Task objective ▸
From the first line of the data through the line containing "steps: how many", return each line exactly.
-- begin Source data --
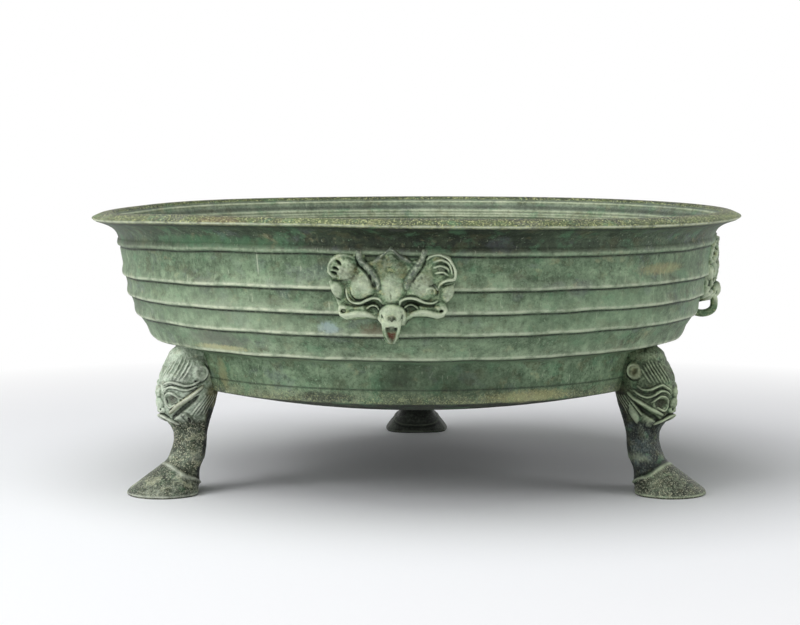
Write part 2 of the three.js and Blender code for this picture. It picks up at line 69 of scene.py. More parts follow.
def eased(value: np.ndarray, low: float, high: float) -> np.ndarray:
    """Rise smoothly from 0 at low to 1 at high."""
    share = np.clip((value - low) / (high - low), 0.0, 1.0)
    return share * share * (3.0 - 2.0 * share)


def squared(wave: np.ndarray, power: float | np.ndarray) -> np.ndarray:
    """Raise a sine or cosine to a power under 1, sign kept, which makes a circle boxier."""
    return np.sign(wave) * np.abs(wave) ** power


def peak(value: np.ndarray, at: float, width: float) -> np.ndarray:
    """Rise to 1 at one value and fall off on both sides as a bell does, to 0.37 a width away."""
    return np.exp(-(((value - at) / width) ** 2))


def waves(across: np.ndarray, up: np.ndarray, size: float, seed: int) -> np.ndarray:
    """Make an uneven field from -1 to 1 out of twelve waves of about one size.

    Args:
        across: place across the surface.
        up: place up the surface.
        size: wavelength of the waves, in the same unit.
        seed: which set of directions and phases is used.

    Returns:
        The mean of twelve sines of (across cos a + up sin a) / size, scaled to stay within 1.
    """
    draw = np.random.default_rng(seed)
    turn, phase = draw.uniform(0.0, 2.0 * math.pi, (2, 12))
    pitch = draw.uniform(0.6, 1.6, 12) * 2.0 * math.pi / size
    course = across[..., None] * np.cos(turn) + up[..., None] * np.sin(turn)
    return np.clip(np.sin(course * pitch + phase).mean(axis=-1) * 2.2, -1.0, 1.0)


def smooth_curve(path: Path, steps: int = 6) -> np.ndarray:
    """Run a smooth curve through the points of a path.

    Args:
        path: the points.
        steps: how many points each span gets.

    Returns:
        Points of a Catmull-Rom spline, whose ends are carried on straight.
    """
    knots = np.asarray(path, float)
    ends = np.vstack([2.0 * knots[0] - knots[1], knots, 2.0 * knots[-1] - knots[-2]])
    a, b, c, d = (ends[None, k : len(ends) - 3 + k] for k in range(4))
    t = np.linspace(0.0, 1.0, steps, endpoint=False)[:, None, None]
    bend, twist = 2.0 * a - 5.0 * b + 4.0 * c - d, 3.0 * b - a - 3.0 * c + d
    spans = 2.0 * b + (c - a) * t + bend * t**2 + twist * t**3
    return np.vstack([0.5 * spans.transpose(1, 0, 2).reshape(-1, knots.shape[1]), knots[-1]])


def blurred(values: np.ndarray, rounds: int) -> np.ndarray:
    """Average each value of a grid with its four neighbours, over and over.

    Args:
        values: the grid.
        rounds: how many times.

    Returns:
        The smoother grid. In a round the value itself counts twice and each neighbour once.
    """
    for _ in range(rounds):
        edged = np.pad(values, 1, mode="edge")
        values = (2.0 * values + edged[2:, 1:-1] + edged[:-2, 1:-1]
                  + edged[1:-1, 2:] + edged[1:-1, :-2]) / 6.0
    return values


def from_line(across: np.ndarray, up: np.ndarray, start: np.ndarray, end: np.ndarray,
              ) -> tuple[np.ndarray, np.ndarray]:
    """Measure how far points are from a straight line.

    Args:
        across: each point's place across.
        up: its place up.
        start: one end of the line.
        end: the other end.

    Returns:
        The distances, and the share of the line at which the nearest places lie.
    """
    run = end - start
    share = np.clip(((across - start[0]) * run[0] + (up - start[1]) * run[1]) / (run @ run), 0.0, 1.0)
    return np.hypot(across - start[0] - share * run[0], up - start[1] - share * run[1]), share


def skin(name: str, rings: np.ndarray, marks: Marks) -> bpy.types.Object:
    """Close a smooth skin over rings of points.

    Point i of ring k is joined to point i + 1 of its ring, the last to the first, and to the same
    two in ring k + 1. Each end is closed by a fan round the middle of its ring.

    Args:
        name: the piece's name.
        rings: points in mm, of shape (rings, points in a ring, 3).
        marks: numbers from 0 to 1 for each point that the finish reads, of shape (rings, points).

    Returns:
        The piece, faces outward, in metres.
    """
    count, sides, _ = rings.shape
    points = np.concatenate([rings.reshape(-1, 3), rings[[0, -1]].mean(axis=1)]) * MM
    k, i = np.meshgrid(np.arange(count - 1), np.arange(sides), indexing="ij")
    j = (i + 1) % sides
    quads = np.stack([k * sides + i, k * sides + j, (k + 1) * sides + j, (k + 1) * sides + i], -1)
    i, j, last = np.arange(sides), (np.arange(sides) + 1) % sides, (count - 1) * sides
    first_fan = np.stack([j, i, np.full(sides, count * sides)], -1)
    last_fan = np.stack([last + i, last + j, np.full(sides, count * sides + 1)], -1)
    quads, fans = quads.reshape(-1, 4), np.vstack([first_fan, last_fan])
    a, b, c = (points[np.vstack([quads[:, :3], quads[:, [0, 2, 3]], fans])[:, n]] for n in range(3))
    if np.einsum("ij,ij->", np.cross(a, b), c) < 0.0:
        quads, fans = quads[:, ::-1], fans[:, ::-1]
    mesh = bpy.data.meshes.new(name)
    mesh.vertices.add(len(points))
    mesh.vertices.foreach_set("co", points.ravel())
    corners = np.concatenate([quads.ravel(), fans.ravel()]).astype(np.int32)
    mesh.loops.add(len(corners))
    mesh.loops.foreach_set("vertex_index", corners)
    starts = np.concatenate([np.arange(len(quads)) * 4, len(quads) * 4 + np.arange(len(fans)) * 3])
    mesh.polygons.add(len(starts))
    mesh.polygons.foreach_set("loop_start", starts.astype(np.int32))
    mesh.update(calc_edges=True)
    mesh.shade_smooth()
    for mark, values in marks.items():
        spread = np.concatenate([values.ravel(), values[[0, -1]].mean(axis=1)])
        mesh.attributes.new(mark, "FLOAT", "POINT").data.foreach_set("value", spread.astype(np.float32))
    piece = bpy.data.objects.new(name, mesh)
    bpy.context.scene.collection.objects.link(piece)
    LOG.info("%s: %d triangles", name, 2 * len(quads) + len(fans))
    return piece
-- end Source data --
Exercise result ▸
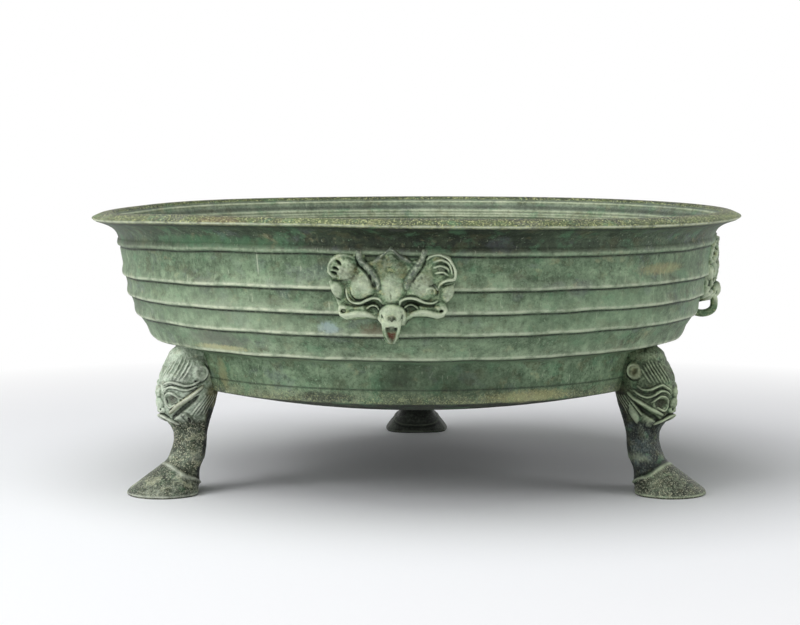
Write part 2 of the three.js and Blender code for this picture. It picks up at line 69 of scene.py. More parts follow.
def eased(value: np.ndarray, low: float, high: float) -> np.ndarray:
    """Rise smoothly from 0 at low to 1 at high."""
    share = np.clip((value - low) / (high - low), 0.0, 1.0)
    return share * share * (3.0 - 2.0 * share)


def squared(wave: np.ndarray, power: float | np.ndarray) -> np.ndarray:
    """Raise a sine or cosine to a power under 1, sign kept, which makes a circle boxier."""
    return np.sign(wave) * np.abs(wave) ** power


def peak(value: np.ndarray, at: float, width: float) -> np.ndarray:
    """Rise to 1 at one value and fall off on both sides as a bell does, to 0.37 a width away."""
    return np.exp(-(((value - at) / width) ** 2))


def waves(across: np.ndarray, up: np.ndarray, size: float, seed: int) -> np.ndarray:
    """Make an uneven field from -1 to 1 out of twelve waves of about one size.

    Args:
        across: place across the surface.
        up: place up the surface.
        size: wavelength of the waves, in the same unit.
        seed: which set of directions and phases is used.

    Returns:
        The mean of twelve sines of (across cos a + up sin a) / size, scaled to stay within 1.
    """
    draw = np.random.default_rng(seed)
    turn, phase = draw.uniform(0.0, 2.0 * math.pi, (2, 12))
    pitch = draw.uniform(0.6, 1.6, 12) * 2.0 * math.pi / size
    course = across[..., None] * np.cos(turn) + up[..., None] * np.sin(turn)
    return np.clip(np.sin(course * pitch + phase).mean(axis=-1) * 2.2, -1.0, 1.0)


def smooth_curve(path: Path, steps: int = 6) -> np.ndarray:
    """Run a smooth curve through the points of a path.

    Args:
        path: the points.
        steps: how many points each span gets.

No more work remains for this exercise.